Imagine that a medieval mystic poet wrote a modern novel with communist Yugoslavia as his setting and a little boy as his hero.  That will get you the feel of this tale. The story opens in the boyhood of Josip Lasta, a Croatian boy oblivious to the turmoil enveloping his country at the end of WWII because he is so immersed in a joyous childhood in the remote mountain village of Rajska Polja, (translation; “the fields of heaven”). His life is simple; his home just three rooms, but he is rich in all the things that count. Taught literature and love by his schoolteacher father, adored by his warm-hearted, bread-baking “Mamica,” Josip is raised in the tight, friendly circle of his village and schooled in a living faith by the hearty Franciscan priest, Fra Anto.
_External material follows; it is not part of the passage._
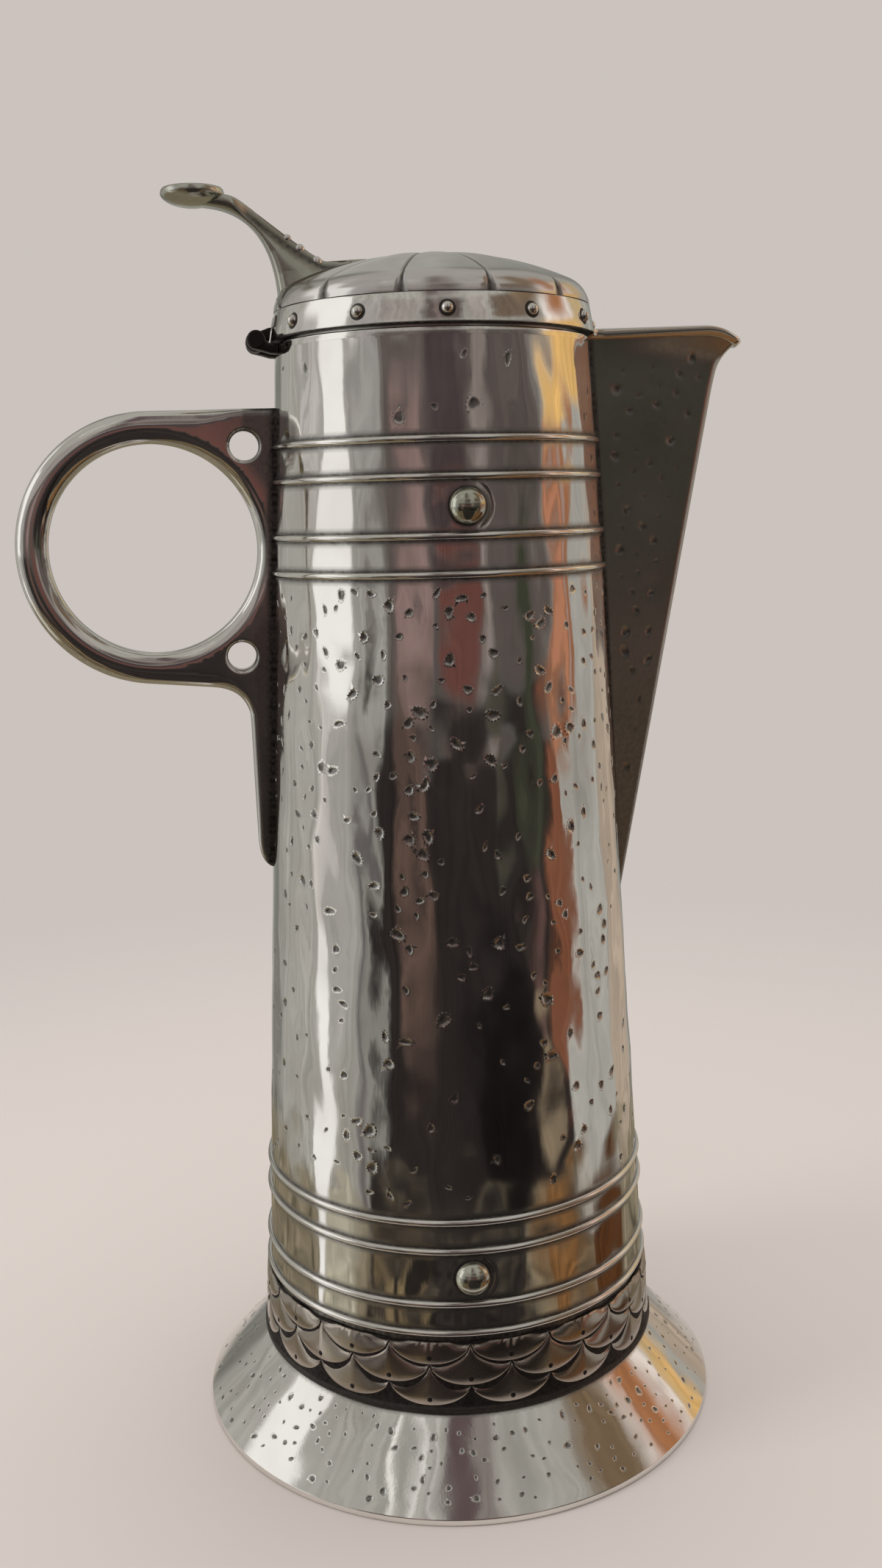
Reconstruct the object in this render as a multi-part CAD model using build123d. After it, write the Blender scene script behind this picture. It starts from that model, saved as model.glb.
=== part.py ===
from build123d import *

import os
from math import asin, atan2, cos, hypot, radians, sin, tan

# A claret jug: a tapered body on a spreading foot, a narrow beak spout, a flat cast handle with a
# finger ring, and a domed lid on a pinned hinge, raised with a thumb lever.
# Millimetres, +Z up. The spout points along +X, the handle along -X, and the origin is the middle
# of the foot, on the table.

os.makedirs("parts", exist_ok=True)

# ---- Driving dimensions ---------------------------------------------------------------------

# Body: a cone of sheet metal, closed by a floor disc
body_bottom = 20.6            # height where the cone stands on the foot
body_top = 292.8
body_bottom_radius = 54.7
body_top_radius = 41.05
wall = 1.2                    # sheet of the body, the spout and the foot
floor_thickness = 1.2
mouth_wire_height = 1.8       # the wire that stiffens the mouth
mouth_wire_proud = 0.5

# Foot: a spreading skirt, closed by a plate
foot_radius = 72.3
foot_rim_height = 2.0
foot_rim_width = 2.6
foot_top_inset = 0.4          # the skirt starts this far inside the cone
base_plate_thickness = 1.2

# Applied ornament
upper_ring_drops = (25.9, 34.8, 48.9, 58.1)   # from the mouth down
lower_ring_rises = (50.9, 43.2, 29.0, 21.2)   # from the bottom of the cone up
ring_wire_radius = 0.9
boss_diameter = 9.1
boss_proud = 3.5
upper_boss_turn = 1.8         # degrees round from the front, hand-set
lower_boss_turn = -3.6
band_top_gap = 1.2            # from the top of the scale band to the ring above it
band_bottom_proud = 0.9
band_top_proud = 0.6
band_seat_gap = 0.1           # film of solder between the band and the cone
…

I’m not giving anything away when I say the first hundred pages of this book fool you with their joy. You know tragedy is coming, it’s hinted at in the first chapters. But the strong, homey beauty of family and field and tradition draws you into an innocence as sweet and blind as Josip’s. You dwell in that world with him as he discovers the great beauty of the earth, and senses the Love that beats behind it. You watch as light forms a land of its own at the center of Josip’s soul, founds a refuge right in his heart, and you, the reader, feel it to be the heartbeat of the story.

Then the world breaks apart. Josip’s life is shattered and he is exiled, not just from his home, but from that place of joy in his deepest heart. And that’s where the journey begins. From the point of tragedy on, the novel moves quickly through Josip’s life as he becomes a mathematician, a professor, and then a “cultural rebel” under Tito’s reign. From a literary point of view, I found the pace of the novel swift and smooth; it was that rare book where I barely noticed the passing of a hundred pages. The history explained, and the evocation of the culture and mindset of that part of the world is superb. I have always maintained that stories are the best way to learn history, and if you are curious about the Balkans, you should read this for pure education. Yet the glory of this book is not in its excellent writing, or detailed research. The gift of this story lies in its unblinking portrayal of human brutality as it is juxtaposed with the light, the poetry, the Love that still bubbles up in the heart of a wounded boy and calls him relentlessly home.

I warn you, this is a book that might cause embarrassment if read in public places. It has greatly funny moments; I sat in a coffee shop yesterday trying hard not to laugh straight out loud at the novel’s conversation between a Croatian Catholic and a Pentecostal from Harlem as they compare notes and merrily call each other heretics. But I have also cried at this book, teared up in ridiculously public places more often than with almost any other novel I have read. The tears aren’t surface either; whatever hurt or struggle you bear, this story will touch it. This book will not spare you as a reader (and if you are squeamish about violence, be warned that it is squirm-worthy. Not gratuitously graphic, but definitely matter of fact.) Josip’s life, the brutality that comes upon him unawares, his fight to escape not only evil men, but the “heart of Cain,” in himself, describes the battle in which I think we all are daily locked.

But it also describes the journey and offers the affirmation that through pain and despair, we are all, truly, walking toward a world remade by Love. A world beyond this, and yet one growing up in the innermost regions of our souls. In this way, I find the story to be a mystic’s work, because it is a story that affirms the reality of the spiritual world as it shapes and transforms the events of the physical. Life and death, hope or pain, life may deal these things to us in circumstance, but it is the love working within us that changes what is marred and dark into grace. Josip’s story on the outside is an epic, Homeric journey across oceans and mountains, but the journey of his soul is no less the point and gift of the story. Josip must make his way back to the country within himself where Light enters in, even when there is no window. For me, to read this book, was to walk a little better in my own odyssey of the soul. In so many ways, this book is about the beauty that is always reaching out, always growing up within, beckoning us back, and sometimes that call comes in the form of a story. Island of the World was just such a gift to me.

Josip turns and faces the wide open doors. “I do not know if I have the strength to enter.”

“You do not need strength. You need the heart of a child. See, one comes to you now. He will show you the way.”

Though the old man still has not opened his eyes, he points, and there at the end of his fingers, standing a few paces away, is a twelve-year-old-boy in white shirt and shorts, with sandals on his feet. When Josip meets his eyes, the boy smiles and extends his hand.

Step by step, the child leads him upward toward the entrance, pulling gently . . .  Josip steps forward, but in that step he dies. Pitching headlong, he falls and falls and falls–into terror and despair. Then, the little hand pulls him up. Now he is standing again and going forward and at last he enters the house of God, the joy of his youth.